» INPUT RECORDS
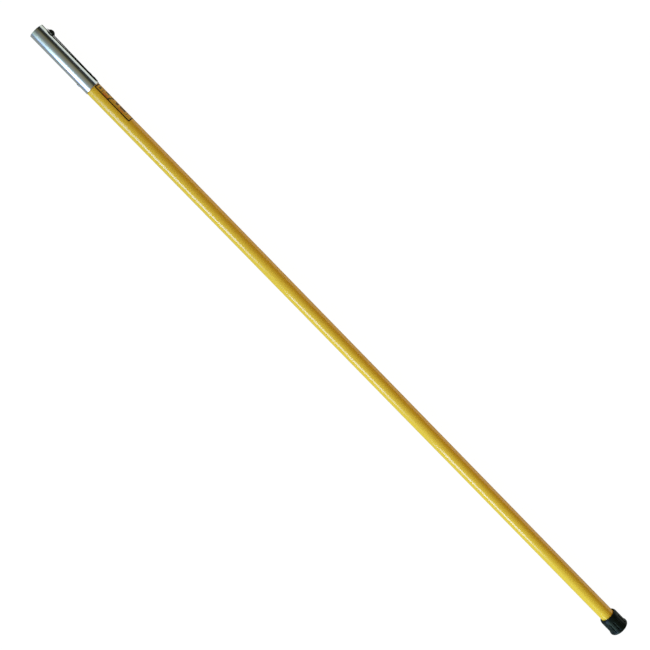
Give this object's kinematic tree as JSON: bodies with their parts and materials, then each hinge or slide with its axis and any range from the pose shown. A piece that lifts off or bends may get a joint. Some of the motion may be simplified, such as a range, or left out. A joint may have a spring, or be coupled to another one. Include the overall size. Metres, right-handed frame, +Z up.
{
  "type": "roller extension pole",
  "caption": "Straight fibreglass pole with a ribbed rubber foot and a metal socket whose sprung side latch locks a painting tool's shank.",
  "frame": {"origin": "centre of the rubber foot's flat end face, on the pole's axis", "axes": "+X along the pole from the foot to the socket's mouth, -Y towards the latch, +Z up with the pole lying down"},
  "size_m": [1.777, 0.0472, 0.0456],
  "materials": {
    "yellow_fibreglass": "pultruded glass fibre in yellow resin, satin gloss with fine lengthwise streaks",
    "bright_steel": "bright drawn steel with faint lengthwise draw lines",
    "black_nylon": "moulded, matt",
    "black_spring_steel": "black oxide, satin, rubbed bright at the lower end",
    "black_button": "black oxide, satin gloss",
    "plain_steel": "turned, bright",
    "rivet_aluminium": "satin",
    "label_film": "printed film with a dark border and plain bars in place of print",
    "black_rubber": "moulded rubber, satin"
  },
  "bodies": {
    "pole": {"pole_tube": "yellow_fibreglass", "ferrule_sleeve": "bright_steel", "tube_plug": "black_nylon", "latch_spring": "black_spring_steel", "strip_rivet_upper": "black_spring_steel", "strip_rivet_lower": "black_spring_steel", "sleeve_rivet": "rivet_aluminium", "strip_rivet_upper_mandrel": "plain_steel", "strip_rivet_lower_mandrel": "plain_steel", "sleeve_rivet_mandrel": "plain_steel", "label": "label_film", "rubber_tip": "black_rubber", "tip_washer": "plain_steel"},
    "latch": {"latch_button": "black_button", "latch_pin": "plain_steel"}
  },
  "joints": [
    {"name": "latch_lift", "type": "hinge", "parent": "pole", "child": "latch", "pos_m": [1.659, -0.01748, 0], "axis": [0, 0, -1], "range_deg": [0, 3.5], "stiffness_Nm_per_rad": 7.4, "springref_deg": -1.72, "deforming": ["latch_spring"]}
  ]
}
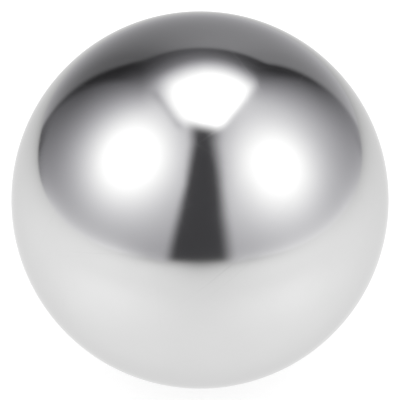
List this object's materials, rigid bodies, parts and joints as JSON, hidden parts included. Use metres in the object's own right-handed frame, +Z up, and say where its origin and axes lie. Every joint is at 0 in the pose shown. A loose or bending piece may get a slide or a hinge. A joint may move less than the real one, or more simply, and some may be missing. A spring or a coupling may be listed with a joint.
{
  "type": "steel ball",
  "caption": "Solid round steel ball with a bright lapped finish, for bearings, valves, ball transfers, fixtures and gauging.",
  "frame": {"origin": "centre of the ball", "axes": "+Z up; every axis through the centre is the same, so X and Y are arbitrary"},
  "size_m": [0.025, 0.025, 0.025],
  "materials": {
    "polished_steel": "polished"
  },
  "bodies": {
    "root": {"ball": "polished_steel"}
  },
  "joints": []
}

» YOUR TASK
Lines from the one containing "List this object's" through the final line are to be given again verbatim, with nothing before or after.

» THE RESPONSE
List this object's materials, rigid bodies, parts and joints as JSON, hidden parts included. Use metres in the object's own right-handed frame, +Z up, and say where its origin and axes lie. Every joint is at 0 in the pose shown. A loose or bending piece may get a slide or a hinge. A joint may move less than the real one, or more simply, and some may be missing. A spring or a coupling may be listed with a joint.
{
  "type": "steel ball",
  "caption": "Solid round steel ball with a bright lapped finish, for bearings, valves, ball transfers, fixtures and gauging.",
  "frame": {"origin": "centre of the ball", "axes": "+Z up; every axis through the centre is the same, so X and Y are arbitrary"},
  "size_m": [0.025, 0.025, 0.025],
  "materials": {
    "polished_steel": "polished"
  },
  "bodies": {
    "root": {"ball": "polished_steel"}
  },
  "joints": []
}